I used a Dremel with a cut-off wheel for the cleanest effort. It turns out the notches don't need to be that wide, but I couldn't quite ascertain that at the time. The notches really only need to be about 1/4" wide, from the forward edge back.
^ Note the bosses over the trucks - this is the reason you need to notch the chassis. Alternatively you could remove the bosses if you're feeling more handy with a sharp chisel blade...
...and maybe that's the better way to go, since you also need to remove a some of the extra material thickness which - for some odd reason - is only present at the Conductor's rear corner/door.
Alternatively, you could possibly grind the corners on the chassis to clear this material.
I used a routing bit on my Dremel to hog the material out of the shell, but there may be cleaner alternatives.

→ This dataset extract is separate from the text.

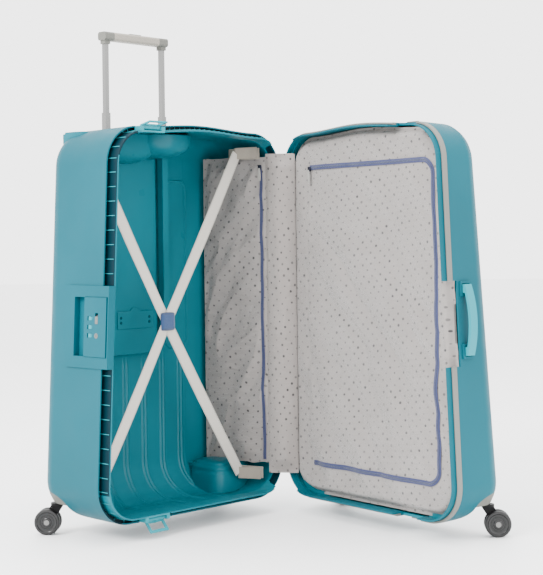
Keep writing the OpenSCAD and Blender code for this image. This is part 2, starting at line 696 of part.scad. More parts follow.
strap_anchors();
strap_rising();
strap_falling();
strap_pad();
side_pocket();
pocket_puller();
gusset_base();
gusset_lid();
lid_lining();
lining_puller();
carry_handle();
handle_sockets();
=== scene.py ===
"""Looks of a hard shell suitcase that stands open on its casters."""

import json
import math

import bmesh
import bpy
from mathutils import Matrix, Vector, noise


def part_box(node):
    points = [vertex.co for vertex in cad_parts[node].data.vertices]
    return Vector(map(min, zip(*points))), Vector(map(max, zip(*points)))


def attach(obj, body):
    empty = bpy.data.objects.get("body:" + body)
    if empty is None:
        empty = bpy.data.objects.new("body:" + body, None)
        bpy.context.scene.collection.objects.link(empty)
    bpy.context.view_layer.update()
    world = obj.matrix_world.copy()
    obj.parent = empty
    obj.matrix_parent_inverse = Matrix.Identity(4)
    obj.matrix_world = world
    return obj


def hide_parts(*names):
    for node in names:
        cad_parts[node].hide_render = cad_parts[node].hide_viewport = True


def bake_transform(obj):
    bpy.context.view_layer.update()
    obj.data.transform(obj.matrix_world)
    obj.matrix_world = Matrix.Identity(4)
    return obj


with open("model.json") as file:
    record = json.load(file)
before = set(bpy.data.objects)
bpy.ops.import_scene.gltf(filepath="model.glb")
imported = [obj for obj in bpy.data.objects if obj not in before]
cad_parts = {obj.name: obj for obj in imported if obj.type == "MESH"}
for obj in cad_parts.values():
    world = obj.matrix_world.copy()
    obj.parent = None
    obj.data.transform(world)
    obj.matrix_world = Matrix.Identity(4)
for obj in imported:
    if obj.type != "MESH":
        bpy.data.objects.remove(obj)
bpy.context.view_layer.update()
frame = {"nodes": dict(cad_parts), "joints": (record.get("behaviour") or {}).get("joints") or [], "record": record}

# ---- the case, in millimetres, as the solids have it ----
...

You need to be careful! I was not too concerned with this shell and wanted to test "how far to go"... well, I went right through it. I'll have to be more careful when I do this to my Northern Pacific shark!
Also note the small bosses in the center of the shell, where the fuel tank snaps in. Trim these back a bit, to where the side/roof profile starts tapering in.
Completed install. The shell is a super-snug drop fit. You'd have to fill the tank with something, but the profile looks good. I think the truck spacing and placement looks better here than on the Athearns as well - the Athearn chassis sits such that the trucks are about 2 scale feet forward.
You can see where I perforated the rear door, it almost looks open. The other damage was pre-existing when this loco took a hard 4-foot drop to a solid concrete floor. At least Tyco made 'em tough!
I've been weeding out a couple junk boxes I acquired in the past year. One of the finds was an intact "original" Bachmann 8-wheel F9 drive - the diecast chassis that's rather infamous for rot, but a diamond in the rough if you find one that hasn't succumbed to this. I believe the same drive was also used in the AHM FT for a time.
Anyway, I didn't have an immediate use for it but knew better than to part with it. THEN I rediscovered another Tyco Shark shell and the ol' mental light bulb dimmed on. Unfortunately it was not a perfect drop-in, requiring slight modification to both the chassis and shell... but it does present another viable option.
I almost prefer it to the Athearn mod because in a way it takes the best parts of two manufacturers better known for junk at the time, and makes something respectable.
^ The Bachmann F8WD chassis only requires one modification, but it's a big one: you need to notch the top (silver) plate over the rear truck, to match the notch already present in the lower (black) portion. You can see the notches directly over the rear truck and its retaining pin.
I used a Dremel with a cut-off wheel for the cleanest effort. It turns out the notches don't need to be that wide, but I couldn't quite ascertain that at the time. The notches really only need to be about 1/4" wide, from the forward edge back.
^ Note the bosses over the trucks - this is the reason you need to notch the chassis. Alternatively you could remove the bosses if you're feeling more handy with a sharp chisel blade...
...and maybe that's the better way to go, since you also need to remove a some of the extra material thickness which - for some odd reason - is only present at the Conductor's rear corner/door.
Alternatively, you could possibly grind the corners on the chassis to clear this material.
I used a routing bit on my Dremel to hog the material out of the shell, but there may be cleaner alternatives. You need to be careful! I was not too concerned with this shell and wanted to test "how far to go"... well, I went right through it. I'll have to be more careful when I do this to my Northern Pacific shark!
Also note the small bosses in the center of the shell, where the fuel tank snaps in. Trim these back a bit, to where the side/roof profile starts tapering in.
Completed install. The shell is a super-snug drop fit. You'd have to fill the tank with something, but the profile looks good. I think the truck spacing and placement looks better here than on the Athearns as well - the Athearn chassis sits such that the trucks are about 2 scale feet forward.
You can see where I perforated the rear door, it almost looks open. The other damage was pre-existing when this loco took a hard 4-foot drop to a solid concrete floor. At least Tyco made 'em tough!